Marcelo Rebelo de Sousa poderá mudar nos próximos cinco anos de mandato em Belém, mas nos primeiros cem dias de presidência, assinalados esta quinta-feira, foi um caso raro e rápido de consensualidade na política nacional.
Em cem dias participou em mais de 250 iniciativas e comentou quase tudo o que aconteceu - esteve apenas 18 dias em silêncio. Levou a tomada de posse ao Porto e o 10 de junho a Paris. Fez sete deslocações oficiais ao estrangeiro e visitou nove concelhos alentejanos em três dias. Reuniu o Conselho Superior de Defesa Nacional e o Conselho de Estado. Visitou a Marinha, o Exército e a Força Aérea. Reuniu com o primeiro-ministro fora do Palácio e abriu o Palácio ao povo ao terceiro dia. Tirou fotografias com todos os que lhe pediram, recebeu dezenas de presentes e ouviu várias vezes "Casa comigo". Marcelo, o presidente, é o rei da popularidade, devolvendo a notoriedade a uma instituição que estava pouco mais do que cristalizada na sua semi frivolidade.
"Imprimiu um estilo político novo ao cargo, o que é diferente de quebrar regras, e recuperou a popularidade perdida com Cavaco Silva", sintetiza o politólogo António Costa Pinto. José Adelino Maltez partilha a opinião, mas di-lo de outra forma: "É o primeiro presidente 'selfie' da História de Portugal. É o anti Cavaco em figura humana, na imagem e no temperamento, mas não na parte institucional", assegura o professor, desvalorizando o que tem sido apontando como uma tendência para a quebra do protocolo.
"Marcelo pode ter muita paciência para tirar fotografias com toda a gente e pode não ter deixado de ir à praia sozinho, mas é o mais institucional possível. Ninguém espere que quebre regras importantes", sublinha Maltez, que com ele partilhou a universidade. E insiste: "Todos os presidentes quebraram regras. Marcelo tem apenas uma forma própria de as quebrar, típica de quem lida há 30 anos com os media. Mas tem consciência de que é o primeiro catedrático de Direita eleito por sufrágio direto e universal, o que o obriga a dar o exemplo de um Estado de Direito".
Talvez Marcelo venha a distanciar-se do Governo - na terça-feira, voltou a defender António Costa, mas "o crescimento económico nacional e o referendo sobre a permanência do Reino Unido na União Europeia, a 23 de junho, podem mudar o cenário", alerta Maltez - e talvez aprenda a dosear os comentários. Talvez até, embora improvável, possa desacelerar a agenda.

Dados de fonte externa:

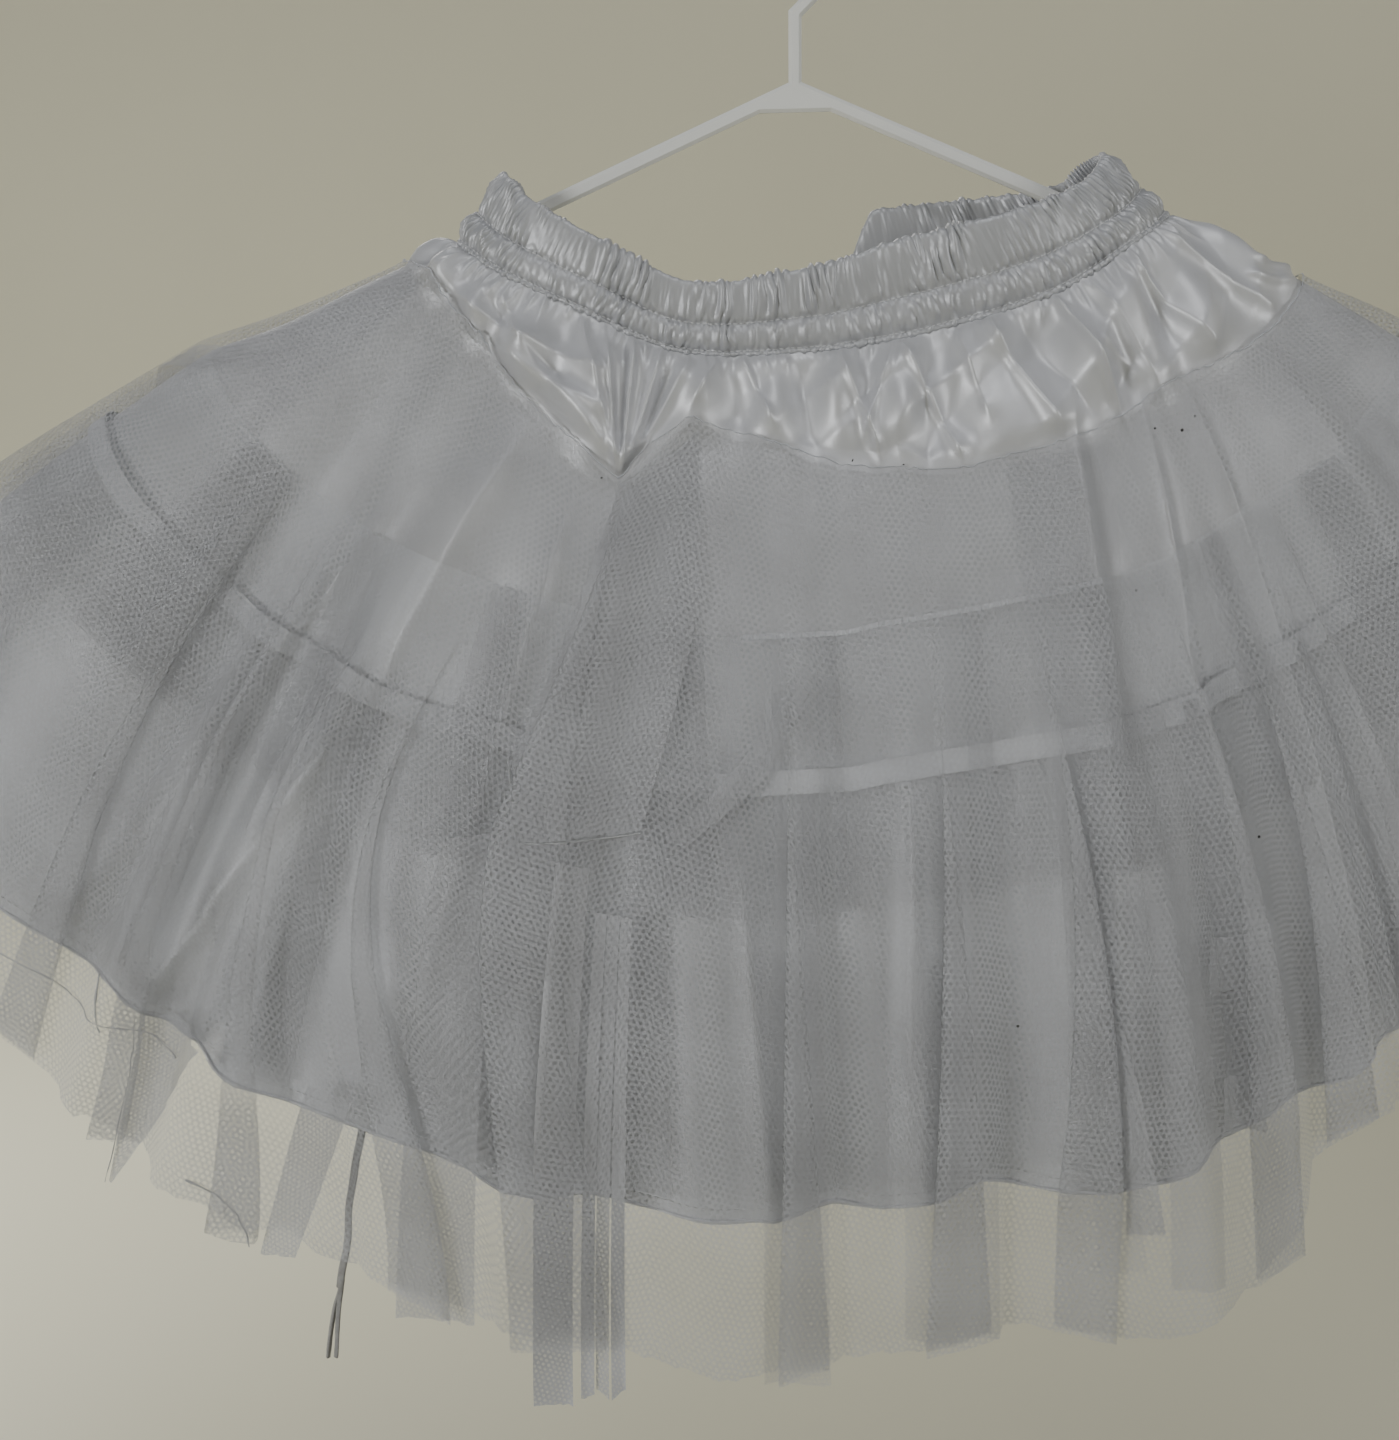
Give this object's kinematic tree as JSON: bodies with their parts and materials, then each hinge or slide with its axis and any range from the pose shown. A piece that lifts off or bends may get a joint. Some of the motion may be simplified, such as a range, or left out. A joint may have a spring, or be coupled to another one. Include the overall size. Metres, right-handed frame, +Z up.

O que dificilmente mudará no Presidente, voltam a concordar os politólogos ouvidos pelo JN, é a proximidade a que escolheu estar das pessoas. Afinal, como o próprio já argumentou, alheio ao desgaste da imagem, "como é possível estar próximo estando distante?"
Constitucionalista e católico
"Marcelo estará sempre próximo. Conseguiu, de forma rápida e informal, estabelecer essa relação estreita com a sociedade civil, mas também com as instituições políticas, económicas e internacionais", destaca Costa Pinto, atribuindo a conduta à sua "personalidade". Maltez tem visão idêntica, mas com razão diferente. "Teve a virtude de perceber que o povo, que é ciclotímico esdrúxulo, e tem ondas de pulsão coletiva, exigia-lhe esse papel. E ele cumpre-o bem, porque sabe mergulhar, surfar e secar-se".
Estará Marcelo, como apontou Catarina Martins, do Bloco de Esquerda (e como admitem também alguns socialistas), a tentar transformar o regime político num sistema presidencialista? Unanimidade outra vez. "Nunca", respondem os catedráticos. Maltez justifica-o com a Constituição. "Teve um papel fundamental na revisão de 1982, que é a que está em vigor, e que diminuiu os poderes do presidente. Está vinculado a essa despresidencialização, pela qual é responsável".
Pioneiro em várias áreas, Marcelo é também o primeiro presidente assumidamente católico, o que foi, mesmo se timidamente, assinalado por alguns comentadores durante a polémica do Governo com os colégios privados. Mas os politólogos rejeitam que perca autonomia por causa disso. A prova, diz Costa Pinto, é o caso das barrigas de aluguer. "Agiu de acordo com pareceres legais e não com os seus valores". Maltez subscreve: "Seria um erro alimentar o conflito entre a política e a religião. Seguramente, não o fará.